Set problem: Your task is to copy every line of the records below that contains "parts".

Records shown:
## BEGIN

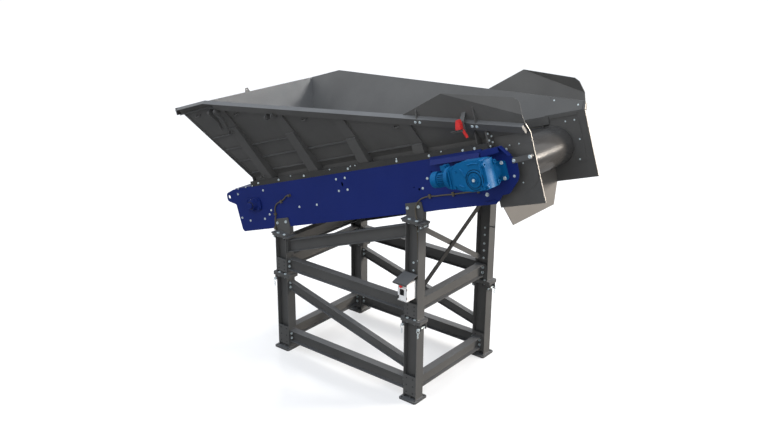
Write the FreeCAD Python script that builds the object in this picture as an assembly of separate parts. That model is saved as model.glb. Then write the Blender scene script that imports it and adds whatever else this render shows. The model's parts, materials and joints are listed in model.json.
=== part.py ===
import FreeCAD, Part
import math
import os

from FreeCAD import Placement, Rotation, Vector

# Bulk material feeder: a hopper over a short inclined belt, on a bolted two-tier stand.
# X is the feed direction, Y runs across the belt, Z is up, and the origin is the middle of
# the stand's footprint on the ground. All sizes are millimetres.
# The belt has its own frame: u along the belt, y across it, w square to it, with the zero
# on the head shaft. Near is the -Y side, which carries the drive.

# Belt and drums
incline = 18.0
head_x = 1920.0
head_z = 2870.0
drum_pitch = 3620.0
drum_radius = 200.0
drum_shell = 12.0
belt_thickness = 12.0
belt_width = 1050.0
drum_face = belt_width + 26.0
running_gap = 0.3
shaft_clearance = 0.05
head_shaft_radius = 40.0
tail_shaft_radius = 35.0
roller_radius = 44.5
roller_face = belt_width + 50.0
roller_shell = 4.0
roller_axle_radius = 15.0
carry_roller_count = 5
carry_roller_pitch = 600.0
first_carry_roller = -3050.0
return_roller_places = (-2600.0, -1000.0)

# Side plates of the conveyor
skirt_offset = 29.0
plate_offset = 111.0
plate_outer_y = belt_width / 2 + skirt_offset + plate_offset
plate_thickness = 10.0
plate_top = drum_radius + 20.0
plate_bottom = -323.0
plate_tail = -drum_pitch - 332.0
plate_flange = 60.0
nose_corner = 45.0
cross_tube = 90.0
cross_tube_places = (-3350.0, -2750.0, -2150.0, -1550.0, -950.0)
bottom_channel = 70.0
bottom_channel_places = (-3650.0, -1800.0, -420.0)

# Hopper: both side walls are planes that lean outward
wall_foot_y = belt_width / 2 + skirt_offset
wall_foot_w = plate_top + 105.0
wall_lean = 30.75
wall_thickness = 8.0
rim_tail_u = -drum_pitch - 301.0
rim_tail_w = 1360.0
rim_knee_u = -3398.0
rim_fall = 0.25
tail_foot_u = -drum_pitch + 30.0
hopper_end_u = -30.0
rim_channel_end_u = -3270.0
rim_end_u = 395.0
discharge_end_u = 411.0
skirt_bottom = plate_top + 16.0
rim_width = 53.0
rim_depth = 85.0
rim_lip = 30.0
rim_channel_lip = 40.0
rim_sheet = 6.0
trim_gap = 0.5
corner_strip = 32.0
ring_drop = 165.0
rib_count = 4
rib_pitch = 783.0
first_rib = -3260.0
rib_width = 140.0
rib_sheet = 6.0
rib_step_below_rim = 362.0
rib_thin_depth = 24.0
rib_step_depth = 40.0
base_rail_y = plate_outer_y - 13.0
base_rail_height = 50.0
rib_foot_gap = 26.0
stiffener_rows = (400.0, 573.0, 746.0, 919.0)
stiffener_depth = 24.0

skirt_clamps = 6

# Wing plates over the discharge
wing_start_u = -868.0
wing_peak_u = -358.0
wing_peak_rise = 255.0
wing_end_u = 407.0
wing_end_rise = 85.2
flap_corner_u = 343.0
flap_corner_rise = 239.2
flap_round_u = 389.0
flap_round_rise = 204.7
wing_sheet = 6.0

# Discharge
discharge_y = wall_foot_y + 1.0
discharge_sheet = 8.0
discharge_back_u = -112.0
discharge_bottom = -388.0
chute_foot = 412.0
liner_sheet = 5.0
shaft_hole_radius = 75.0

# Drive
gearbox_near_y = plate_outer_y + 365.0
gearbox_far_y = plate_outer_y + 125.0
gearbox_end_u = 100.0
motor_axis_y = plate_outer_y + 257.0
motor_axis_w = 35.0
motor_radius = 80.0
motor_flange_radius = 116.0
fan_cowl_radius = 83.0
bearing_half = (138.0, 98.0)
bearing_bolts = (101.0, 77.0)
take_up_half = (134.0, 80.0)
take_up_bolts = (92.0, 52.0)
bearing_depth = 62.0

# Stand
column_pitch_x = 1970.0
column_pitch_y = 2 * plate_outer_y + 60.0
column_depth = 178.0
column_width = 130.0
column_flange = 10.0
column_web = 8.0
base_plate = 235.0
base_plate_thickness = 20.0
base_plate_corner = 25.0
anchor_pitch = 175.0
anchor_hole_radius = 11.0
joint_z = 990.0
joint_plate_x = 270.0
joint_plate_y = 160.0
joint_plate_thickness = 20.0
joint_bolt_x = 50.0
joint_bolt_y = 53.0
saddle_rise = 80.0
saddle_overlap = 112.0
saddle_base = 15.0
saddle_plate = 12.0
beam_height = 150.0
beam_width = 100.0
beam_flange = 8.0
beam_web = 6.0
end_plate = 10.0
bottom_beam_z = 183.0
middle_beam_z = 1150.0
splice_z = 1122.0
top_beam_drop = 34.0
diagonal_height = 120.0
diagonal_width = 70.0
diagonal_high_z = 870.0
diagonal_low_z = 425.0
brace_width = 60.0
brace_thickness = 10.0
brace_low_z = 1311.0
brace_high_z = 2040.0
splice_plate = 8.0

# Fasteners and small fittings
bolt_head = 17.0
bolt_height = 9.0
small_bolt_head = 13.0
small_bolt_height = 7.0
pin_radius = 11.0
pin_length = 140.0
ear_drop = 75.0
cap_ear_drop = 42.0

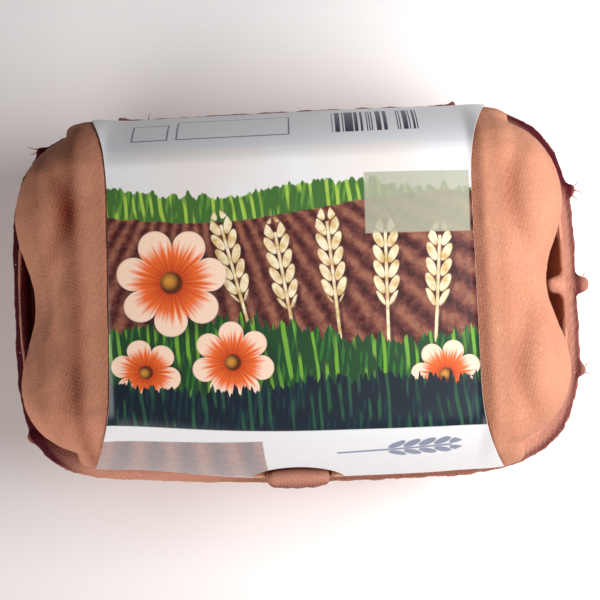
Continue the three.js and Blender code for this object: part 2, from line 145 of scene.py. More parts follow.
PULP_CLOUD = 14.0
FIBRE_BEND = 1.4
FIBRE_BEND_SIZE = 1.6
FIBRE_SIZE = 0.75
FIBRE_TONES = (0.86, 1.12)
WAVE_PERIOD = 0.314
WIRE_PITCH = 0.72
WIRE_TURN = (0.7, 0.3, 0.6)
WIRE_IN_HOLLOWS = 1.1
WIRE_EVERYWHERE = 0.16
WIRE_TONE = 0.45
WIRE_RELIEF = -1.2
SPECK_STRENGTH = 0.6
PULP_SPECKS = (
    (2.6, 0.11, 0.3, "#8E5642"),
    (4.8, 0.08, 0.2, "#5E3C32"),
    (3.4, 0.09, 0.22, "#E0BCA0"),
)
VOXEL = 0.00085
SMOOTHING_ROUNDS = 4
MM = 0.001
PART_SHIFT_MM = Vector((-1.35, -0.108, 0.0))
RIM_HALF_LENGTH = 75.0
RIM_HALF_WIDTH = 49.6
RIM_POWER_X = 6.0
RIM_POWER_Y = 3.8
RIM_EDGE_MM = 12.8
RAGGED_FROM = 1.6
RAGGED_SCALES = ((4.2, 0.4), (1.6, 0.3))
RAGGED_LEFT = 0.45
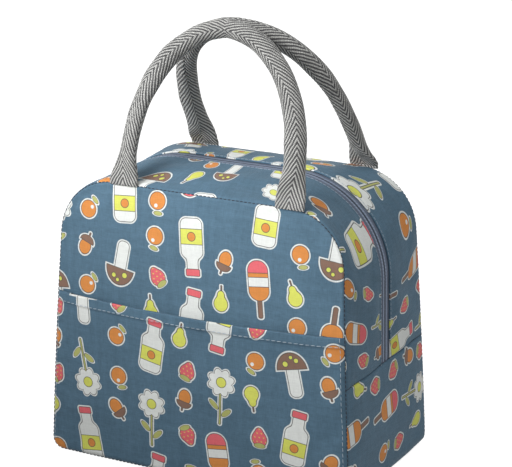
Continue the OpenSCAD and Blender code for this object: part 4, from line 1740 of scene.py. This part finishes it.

## END

Answer to the exercise:
Write the FreeCAD Python script that builds the object in this picture as an assembly of separate parts. That model is saved as model.glb. Then write the Blender scene script that imports it and adds whatever else this render shows. The model's parts, materials and joints are listed in model.json.
Continue the three.js and Blender code for this object: part 2, from line 145 of scene.py. More parts follow.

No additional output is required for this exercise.